Having all the changes gathered, we can use the proven script action to create an issue for every detected change.

...

jobs:
  drift-detection:
    ...
    permissions:
      ...
      issues: write
    steps:
    ...
    - name: Report detected infrastructure drift
      uses: actions/github-script@v6
      with:
        script: |
          const issues = JSON.parse(process.env.DRIFT_ISSUES);
          for (const issue of issues) {
            github.rest.issues.create({
              owner: context.repo.owner,
              repo: context.repo.repo,
              title: '[DRIFT DETECTED] ' + issue.Description + ' (' + issue.ResourceName + ')'
            });
          }
  ...

We can have this action running regularly. It will be creating nice issues like the one in the screenshot and will give us some start in drift detection.

The Journey Never Ends

With Continuous Operations and Continuous Monitoring practices, we have closed the loop.

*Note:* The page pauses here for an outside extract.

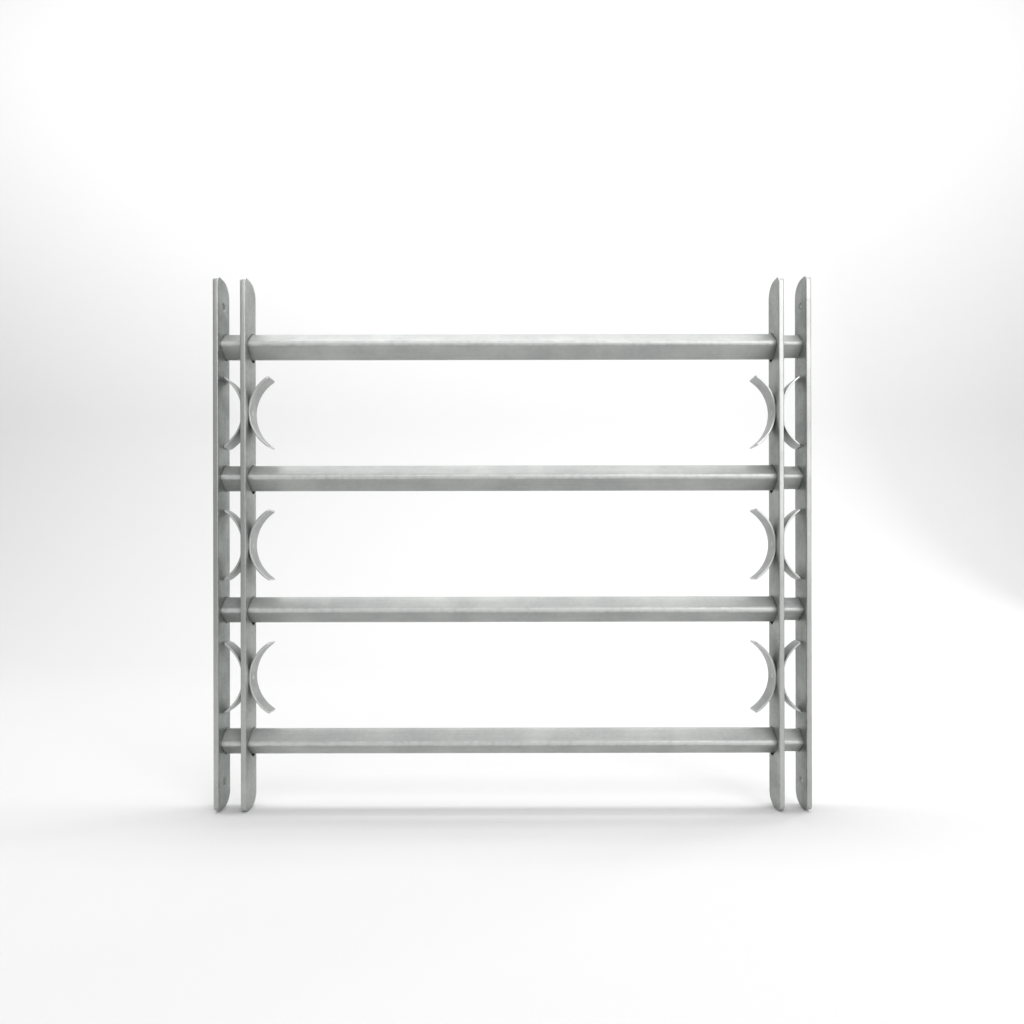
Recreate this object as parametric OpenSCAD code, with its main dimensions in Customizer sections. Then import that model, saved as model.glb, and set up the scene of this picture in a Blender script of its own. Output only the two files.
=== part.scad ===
// Extending window security grille: two galvanised steel frames, one sliding in the other,
// and two ornament posts that slide along the bars.
// Each frame is an end post of flat bar with four tubes welded into it. The right frame's
// tubes run inside the left frame's, so the grille opens to the width of its window.
// X is the width, -Y the front, +Z up. The origin is the middle of the closed grille.

/* [Overall] */
// Width over the end posts with the grille closed
closed_w = 666; // [560:2:900]
// Distance from one bar to the next
bar_pitch = 150; // [125:1:200]
// Distance from the outermost bars to the ends of the posts
end_margin = 74; // [58:1:120]

/* [Posts] */
// Depth of the flat bar, front to back
post_d = 30; // [28:0.5:40]
// Thickness of the flat bar
post_t = 6; // [4:0.5:10]
// Radius of the front corners at both ends of a post
post_front_r = 7; // [2:0.5:12]
// Radius of the back corners at both ends of a post
post_back_r = 16; // [2:0.5:16]
// Diameter of the fixing holes in the end posts
screw_d = 8; // [5:0.5:12]
// Distance of the fixing holes from the ends of the post
screw_inset = 30; // [14:1:35]

/* [Bars] */
// Height of the outer tube's section, across its back
bar_h = 29; // [24:0.5:36]
// Depth of the outer tube's section, nose to back
bar_d = 18; // [15:0.5:19]
// Distance of the outer tube's nose behind the front of the posts
bar_set_back = 7; // [5:0.5:8]
// Outside radius of the outer tube's nose
nose_r = 5; // [3.5:0.1:7]
// Outside radius of the outer tube's two back corners
back_r = 3.5; // [3.2:0.1:6]
// Wall of the outer tubes
outer_wall = 1.2; // [0.8:0.1:1.5]
// Wall of the inner tubes
inner_wall = 1.2; // [0.8:0.1:1.5]
// Gap all round between an outer tube and the inner tube that slides in it
slide_clear = 0.3; // [0.2:0.05:0.5]
// Distance of the inner tubes' free ends from the left end post
inner_gap = 8; // [1:1:60]

/* [Joints in the posts] */
// Gap all round where a tube is let into its end post
end_clear = 0.4; // [0.2:0.1:0.8]
// Gap all round between the outer tubes and the cut-outs of the ornament posts
post_clear = 1.5; // [0.8:0.1:2]
// Gap left above the bars where the ornament posts hang on them
rest_clear = 0.3; // [0.1:0.1:0.8]
// How far the tube ends stop short of the outer face of their end post
weld_recess = 2; // [1:0.25:3]
// How far the weld stays below that face, so that the post lies flat on the wall
weld_under = 0.3; // [0.1:0.1:0.8]

/* [Ornament arcs] */
// Outside radius of an arc
arc_r = 47; // [36:0.5:52]
// Angle from the middle of an arc to each tip
arc_half_angle = 59; // [40:1:70]
// Thickness of the strip
arc_t = 2; // [1:0.25:4]
// Width of the strip, front to back
arc_w = 20; // [10:0.5:26]
// Distance of the strip's rear edge in front of the back of the posts
arc_back = 2; // [0.5:0.5:6]
// Height of the flat where an arc is spot-welded to its post
arc_land = 10; // [6:1:20]
// Gap between the tips of the outer arcs and the end posts, with the grille closed
tip_clear = 0.8; // [0.5:0.1:10]

/* [Hidden] */
$fn = 96;
bar_count = 4;
row_count = bar_count - 1;
cut = 1; // how far a cutting solid runs past the face that it cuts
bend_steps = 10; // steps in each bend of the section

bar_zs = [for (i = [0 : bar_count - 1]) ((bar_count - 1) / 2 - i) * bar_pitch];
row_zs = [for (i = [0 : row_count - 1]) (bar_zs[i] + bar_zs[i + 1]) / 2];
post_h = (bar_count - 1) * bar_pitch + 2 * end_margin;
screw_z = post_h / 2 - screw_inset;

// Sizes of the inner tubes, as offsets inwards from the outer tube's section
inner_inset = outer_wall + slide_clear;
bore_inset = inner_inset + inner_wall;

// Side view of the section, with X here for the depth and Y for the height: a nose circle and
// two back corner circles, joined by flat faces
nose_tip = -post_d / 2 + bar_set_back;
back_plane = nose_tip + bar_d;
nose_centre = [nose_tip + nose_r, 0];
corner_centre = [back_plane - back_r, bar_h / 2 - back_r];
centre_span = corner_centre - nose_centre;
// Direction of the sloping face's outward normal, and the face's distance from the origin
slope_a = atan2(centre_span[1], centre_span[0]) + acos((nose_r - back_r) / norm(centre_span));
slope_n = [cos(slope_a), sin(slope_a)];
slope_h = slope_n * nose_centre + nose_r;

// Places across the width
end_outer = closed_w / 2;
end_inner = end_outer - post_t;
tube_end = end_outer - weld_recess;
arc_centre = sqrt(pow(arc_r, 2) - pow(arc_land / 2, 2)); // from the face that the arc seats on
arc_reach = arc_centre - (arc_r - arc_t) * cos(arc_half_angle);
ornament_outer = end_inner - tip_clear - arc_reach;
ornament_inner = ornament_outer - post_t;
ornament_drop = post_clear - rest_clear; // the ornament posts ride loosely and hang on the bars

// The arcs sit on the outer and inner face of each ornament post
arc_sides = ["outer", "inner"];

function numbered(name, count) = [for (i = [1 : count]) str(name, "_", i)];
function arc_names(hand) = [for (side = arc_sides) each numbered(str(hand, "_", side, "_arc"), row_count)];

function arc_points(centre, r, from, to) = [
    for (i = [0 : bend_steps])
        let (a = from + i * (to - from) / bend_steps) centre + r * [cos(a), sin(a)]
];

// The bars' section, grown or shrunk all round
module section(grow = 0) {
    nose = nose_r + grow;
    corner = back_r + grow;
    nose_y = (slope_h + grow - nose) / slope_n[0];
    corner_y = back_plane + grow - corner;
    corner_z = (slope_h + grow - corner - slope_n[0] * corner_y) / slope_n[1];
    polygon(concat(
        arc_points([nose_y, 0], nose, slope_a, 360 - slope_a),
        arc_points([corner_y, -corner_z], corner, -slope_a, 0),
        arc_points([corner_y, corner_z], corner, 0, slope_a)
    ));
}

// A side view drawn in Y and Z, extruded along the width
module across(from, to) {
    translate([from, 0, 0]) rotate([90, 0, 90]) linear_extrude(to - from) children();
}

// A tube that follows the section, between two insets
module tube(from, to, z, outside, inside) {
    translate([0, 0, z]) difference() {
        across(from, to) section(-outside);
        across(from - cut, to + cut) section(-inside);
    }
}

// Side view of a post: flat bar with its ends rounded off, more at the back than at the front
module post_outline() {
    front_y = post_front_r - post_d / 2;
    back_y = post_d / 2 - post_back_r;
    front_h = post_h - 2 * post_front_r;
    back_h = post_h - 2 * post_back_r;
    intersection() {
        square([post_d, post_h], center = true);
        union() {
            translate([-post_d / 2, -front_h / 2]) square([post_d - post_back_r, front_h]);
            translate([front_y, -post_h / 2]) square([back_y - front_y, post_h]);
            translate([front_y, -back_h / 2]) square([post_d - post_front_r, back_h]);
            for (s = [-1, 1]) {
                translate([front_y, s * front_h / 2]) circle(r = post_front_r);
                translate([back_y, s * back_h / 2]) circle(r = post_back_r);
            }
        }
    }
}

// A post with a cut-out for each bar
module post(from, grow) {
    difference() {
        across(from, from + post_t) post_outline();
        for (z = bar_zs) translate([0, 0, z]) across(from - cut, from + post_t + cut) section(grow);
    }
}

module end_post(from, grow) {
    difference() {
        post(from, grow);
        for (s = [-1, 1])
            translate([from - cut, 0, s * screw_z]) rotate([0, 90, 0]) cylinder(d = screw_d, h = post_t + 2 * cut);
    }
}

// One weld round the end of each tube, in the recess of its end post
module welds(from, to, outside, inside) {
    for (z = bar_zs) tube(from, to, z, outside - end_clear, inside);
}

// A strip bent to an arc, seated on a face at x and curling away from it towards +X
module arc(x, z) {
    translate([x, post_d / 2 - arc_back, z]) difference() {
        translate([arc_centre, 0, 0]) rotate([90, 0, 0]) rotate([0, 0, 180 - arc_half_angle])
            rotate_extrude(angle = 2 * arc_half_angle) translate([arc_r - arc_t, 0]) square([arc_t, arc_w]);
        translate([-arc_t, -arc_w - cut, -arc_land]) cube([arc_t, arc_w + 2 * cut, 2 * arc_land]);
    }
}

module left_end_post() { color("gainsboro") end_post(-end_outer, end_clear); }
module right_end_post() { color("gainsboro") end_post(end_inner, end_clear - inner_inset); }

module ornament_post(from) { color("lightgray") translate([0, 0, -ornament_drop]) post(from, post_clear); }

module outer_tube(i) { color("silver") tube(-tube_end, ornament_outer, bar_zs[i - 1], 0, outer_wall); }
module inner_tube(i) {
    color("silver") tube(inner_gap - end_inner, tube_end, bar_zs[i - 1], inner_inset, bore_inset);
}

// The arcs of the right ornament post; the left post's are their mirror images
module outer_arc(i) { color("lightgray") arc(ornament_outer, row_zs[i - 1] - ornament_drop); }
module inner_arc(i) {
    color("lightgray") mirror([1, 0, 0]) arc(-ornament_inner, row_zs[i - 1] - ornament_drop);
}

module left_welds() { color("gray") welds(weld_under - end_outer, -tube_end, 0, outer_wall); }
module right_welds() { color("gray") welds(tube_end, end_outer - weld_under, inner_inset, bore_inset); }

left_end_post();
right_end_post();
ornament_post(-ornament_outer);  // left_ornament_post
ornament_post(ornament_inner);  // right_ornament_post
for (i = [1 : bar_count]) {
    outer_tube(i);
    inner_tube(i);
}
for (i = [1 : row_count]) {
    outer_arc(i);
    inner_arc(i);
    mirror([1, 0, 0]) outer_arc(i);
    mirror([1, 0, 0]) inner_arc(i);
}
left_welds();
right_welds();
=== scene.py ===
# Looks for an extending window security grille: zinc-coated flat bar, rolled tube and bent strip.
import math

import bmesh
import bpy
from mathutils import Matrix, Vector
from mathutils.geometry import tessellate_polygon


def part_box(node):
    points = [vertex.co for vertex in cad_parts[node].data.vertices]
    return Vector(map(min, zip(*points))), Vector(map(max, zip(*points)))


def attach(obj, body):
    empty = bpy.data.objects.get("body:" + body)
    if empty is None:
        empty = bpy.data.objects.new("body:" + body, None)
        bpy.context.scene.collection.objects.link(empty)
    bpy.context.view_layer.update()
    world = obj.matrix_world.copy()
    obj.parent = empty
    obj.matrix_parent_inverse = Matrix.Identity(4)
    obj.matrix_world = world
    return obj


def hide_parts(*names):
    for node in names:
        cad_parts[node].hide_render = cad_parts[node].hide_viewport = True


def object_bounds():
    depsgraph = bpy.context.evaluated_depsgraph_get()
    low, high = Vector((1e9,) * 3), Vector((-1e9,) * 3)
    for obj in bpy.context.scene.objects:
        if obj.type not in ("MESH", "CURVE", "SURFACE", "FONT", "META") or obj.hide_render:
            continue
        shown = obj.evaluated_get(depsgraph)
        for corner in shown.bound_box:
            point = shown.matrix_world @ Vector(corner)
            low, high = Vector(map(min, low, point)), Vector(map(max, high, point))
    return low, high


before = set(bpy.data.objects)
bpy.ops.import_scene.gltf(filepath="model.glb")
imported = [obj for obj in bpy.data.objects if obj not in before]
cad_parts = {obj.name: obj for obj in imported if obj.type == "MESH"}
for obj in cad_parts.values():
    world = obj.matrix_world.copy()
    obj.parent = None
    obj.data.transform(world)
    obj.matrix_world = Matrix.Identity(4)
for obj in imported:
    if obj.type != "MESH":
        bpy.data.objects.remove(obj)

cadLow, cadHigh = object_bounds()
bars = (1, 2, 3, 4)
rows = (1, 2, 3)
sharpAngle = math.radians(50)  # a steeper edge is shaded sharp


# Mesh helpers

def finishPiece(name, points, faces, marks, body, material, stands):
    mesh = bpy.data.meshes.new(name)
    mesh.from_pydata(points, [], faces)
    # 1 where handling polishes the zinc, which on the post fronts, tube noses and arc edges is also a painted
    # highlight; below 0 is painted shade
    mark = mesh.attributes.new("rubAndPaintedLight", "FLOAT", "POINT")
    mark.data.foreach_set("value", marks)
    work = bmesh.new()
    work.from_mesh(mesh)
    bmesh.ops.recalc_face_normals(work, faces=work.faces)
    work.to_mesh(mesh)
    work.free()
    mesh.shade_smooth()
    mesh.set_sharp_from_angle(angle=sharpAngle)
    mesh.materials.append(material)
    piece = bpy.data.objects.new(name, mesh)
    bpy.context.scene.collection.objects.link(piece)
    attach(piece, body)
    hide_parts(stands)
    return piece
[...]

But the nature of a loop is that an end is also the beginning. The implementation of DevOps is never "done". It's a direct consequence of its core cultural philosophies: continuous feedback and continuous improvement. Regardless of how your initial implementation will look, you should constantly evaluate it in the context of the ecosystem around and evolve. This will mean modifying the implementation of already established practices, but also implementing new complementary ones (like Continuous Learning or Continuous Documentation).

The goal of this series was to draw the overall picture and provide examples that will bring that picture to life. The accompanying repository contains working workflows that can kickstart your journey.